Find the line containing "Write part 2" and copy it exactly, along with every line after it up to and including the line containing "rng = np.random.default_rng(11)". Copy nothing else.

--- Stored data ---

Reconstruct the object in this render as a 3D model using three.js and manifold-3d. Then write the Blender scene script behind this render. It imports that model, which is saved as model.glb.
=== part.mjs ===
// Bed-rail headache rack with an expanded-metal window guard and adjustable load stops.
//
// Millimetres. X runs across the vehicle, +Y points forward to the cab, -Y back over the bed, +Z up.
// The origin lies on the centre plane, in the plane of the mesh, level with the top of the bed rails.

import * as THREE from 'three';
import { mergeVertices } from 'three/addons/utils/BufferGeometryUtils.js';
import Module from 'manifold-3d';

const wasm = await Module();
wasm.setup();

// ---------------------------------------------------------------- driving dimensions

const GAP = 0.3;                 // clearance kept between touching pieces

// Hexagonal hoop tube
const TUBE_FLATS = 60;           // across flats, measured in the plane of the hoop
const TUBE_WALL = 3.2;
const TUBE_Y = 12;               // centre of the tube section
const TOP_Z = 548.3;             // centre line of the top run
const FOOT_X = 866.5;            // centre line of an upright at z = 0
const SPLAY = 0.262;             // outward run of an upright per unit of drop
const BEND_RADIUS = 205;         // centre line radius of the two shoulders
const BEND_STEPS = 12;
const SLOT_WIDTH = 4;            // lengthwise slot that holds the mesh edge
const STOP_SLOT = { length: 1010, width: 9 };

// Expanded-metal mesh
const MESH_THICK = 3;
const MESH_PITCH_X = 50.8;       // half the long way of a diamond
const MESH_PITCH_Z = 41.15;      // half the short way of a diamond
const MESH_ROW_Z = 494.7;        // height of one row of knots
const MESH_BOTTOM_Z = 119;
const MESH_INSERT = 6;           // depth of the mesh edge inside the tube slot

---
--- Stored data ---

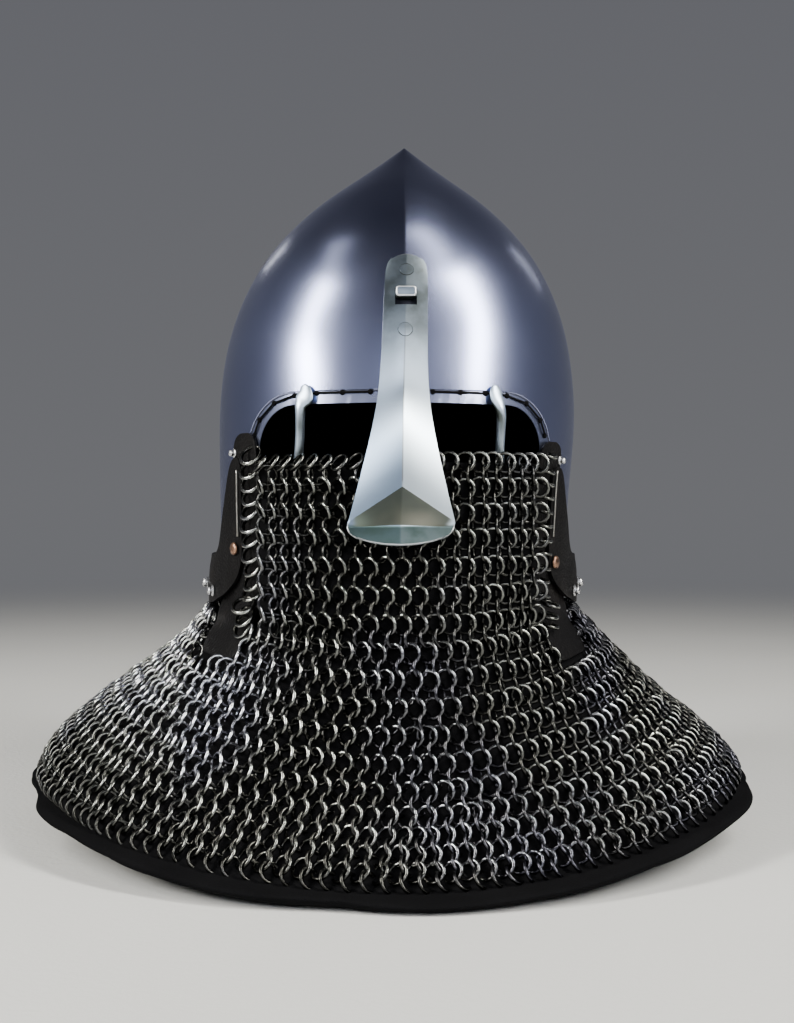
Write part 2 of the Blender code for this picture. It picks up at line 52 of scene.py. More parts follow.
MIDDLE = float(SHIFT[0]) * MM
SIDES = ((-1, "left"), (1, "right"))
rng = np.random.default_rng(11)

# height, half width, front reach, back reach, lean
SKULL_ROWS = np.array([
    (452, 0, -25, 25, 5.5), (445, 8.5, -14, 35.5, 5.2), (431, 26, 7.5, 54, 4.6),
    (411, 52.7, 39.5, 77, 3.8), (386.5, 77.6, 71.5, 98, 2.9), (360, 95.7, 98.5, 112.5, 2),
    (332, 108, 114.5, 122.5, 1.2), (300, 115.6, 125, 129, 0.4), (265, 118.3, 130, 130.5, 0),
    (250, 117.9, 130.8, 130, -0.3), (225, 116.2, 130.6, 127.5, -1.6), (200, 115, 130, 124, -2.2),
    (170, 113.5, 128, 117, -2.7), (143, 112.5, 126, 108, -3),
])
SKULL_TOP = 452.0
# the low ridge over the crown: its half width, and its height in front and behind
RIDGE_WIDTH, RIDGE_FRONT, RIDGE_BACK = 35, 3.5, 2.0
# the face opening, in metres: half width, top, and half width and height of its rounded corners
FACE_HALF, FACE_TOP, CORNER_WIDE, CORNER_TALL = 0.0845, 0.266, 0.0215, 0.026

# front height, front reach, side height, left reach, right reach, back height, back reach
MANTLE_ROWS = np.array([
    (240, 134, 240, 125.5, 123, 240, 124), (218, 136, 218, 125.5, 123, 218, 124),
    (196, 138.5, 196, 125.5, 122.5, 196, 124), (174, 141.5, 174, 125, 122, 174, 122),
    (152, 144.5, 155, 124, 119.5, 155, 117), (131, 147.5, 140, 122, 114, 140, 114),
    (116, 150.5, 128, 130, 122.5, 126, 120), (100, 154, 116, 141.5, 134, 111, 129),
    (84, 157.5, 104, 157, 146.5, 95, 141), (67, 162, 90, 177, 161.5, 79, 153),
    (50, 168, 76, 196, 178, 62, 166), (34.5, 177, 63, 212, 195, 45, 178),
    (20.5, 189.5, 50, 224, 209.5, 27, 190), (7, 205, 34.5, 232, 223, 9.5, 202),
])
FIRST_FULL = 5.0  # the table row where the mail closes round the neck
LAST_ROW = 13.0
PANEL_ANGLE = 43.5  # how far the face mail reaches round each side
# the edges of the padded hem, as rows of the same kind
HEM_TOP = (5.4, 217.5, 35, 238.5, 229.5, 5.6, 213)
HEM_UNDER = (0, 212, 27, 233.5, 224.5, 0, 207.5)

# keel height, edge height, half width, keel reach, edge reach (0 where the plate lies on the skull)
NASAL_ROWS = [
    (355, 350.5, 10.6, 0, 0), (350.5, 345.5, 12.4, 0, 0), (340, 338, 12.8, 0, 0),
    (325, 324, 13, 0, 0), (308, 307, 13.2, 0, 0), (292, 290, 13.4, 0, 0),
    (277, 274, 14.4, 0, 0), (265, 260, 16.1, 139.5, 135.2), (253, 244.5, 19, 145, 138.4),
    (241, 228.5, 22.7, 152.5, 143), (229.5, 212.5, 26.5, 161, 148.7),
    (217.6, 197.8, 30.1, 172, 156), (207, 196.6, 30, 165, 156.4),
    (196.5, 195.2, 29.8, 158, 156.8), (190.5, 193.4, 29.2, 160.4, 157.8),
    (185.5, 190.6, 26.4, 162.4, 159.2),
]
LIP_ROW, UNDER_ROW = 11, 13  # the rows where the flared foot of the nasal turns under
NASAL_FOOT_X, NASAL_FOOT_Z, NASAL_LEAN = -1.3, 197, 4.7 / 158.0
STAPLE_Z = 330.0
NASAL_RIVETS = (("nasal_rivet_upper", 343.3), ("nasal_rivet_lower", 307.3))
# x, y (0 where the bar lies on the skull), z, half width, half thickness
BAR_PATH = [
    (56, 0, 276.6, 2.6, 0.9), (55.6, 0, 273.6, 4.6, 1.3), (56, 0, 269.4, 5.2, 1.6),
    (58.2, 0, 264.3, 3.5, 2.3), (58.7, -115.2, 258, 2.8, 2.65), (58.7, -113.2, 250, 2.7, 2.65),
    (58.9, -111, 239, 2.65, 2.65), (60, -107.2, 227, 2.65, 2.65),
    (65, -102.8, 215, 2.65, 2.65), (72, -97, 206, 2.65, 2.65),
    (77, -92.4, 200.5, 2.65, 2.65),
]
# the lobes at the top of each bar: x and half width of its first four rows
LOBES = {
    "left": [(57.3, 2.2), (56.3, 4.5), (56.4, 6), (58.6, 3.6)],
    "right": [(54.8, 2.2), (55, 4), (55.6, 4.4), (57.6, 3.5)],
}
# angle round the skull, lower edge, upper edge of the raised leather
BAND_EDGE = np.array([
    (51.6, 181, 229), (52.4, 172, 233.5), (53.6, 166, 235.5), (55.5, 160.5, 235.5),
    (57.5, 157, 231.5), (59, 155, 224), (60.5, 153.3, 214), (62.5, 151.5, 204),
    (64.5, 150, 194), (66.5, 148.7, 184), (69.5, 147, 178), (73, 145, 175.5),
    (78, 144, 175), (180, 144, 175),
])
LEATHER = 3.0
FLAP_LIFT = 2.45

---

= Task solution =
Write part 2 of the Blender code for this picture. It picks up at line 52 of scene.py. More parts follow.
MIDDLE = float(SHIFT[0]) * MM
SIDES = ((-1, "left"), (1, "right"))
rng = np.random.default_rng(11)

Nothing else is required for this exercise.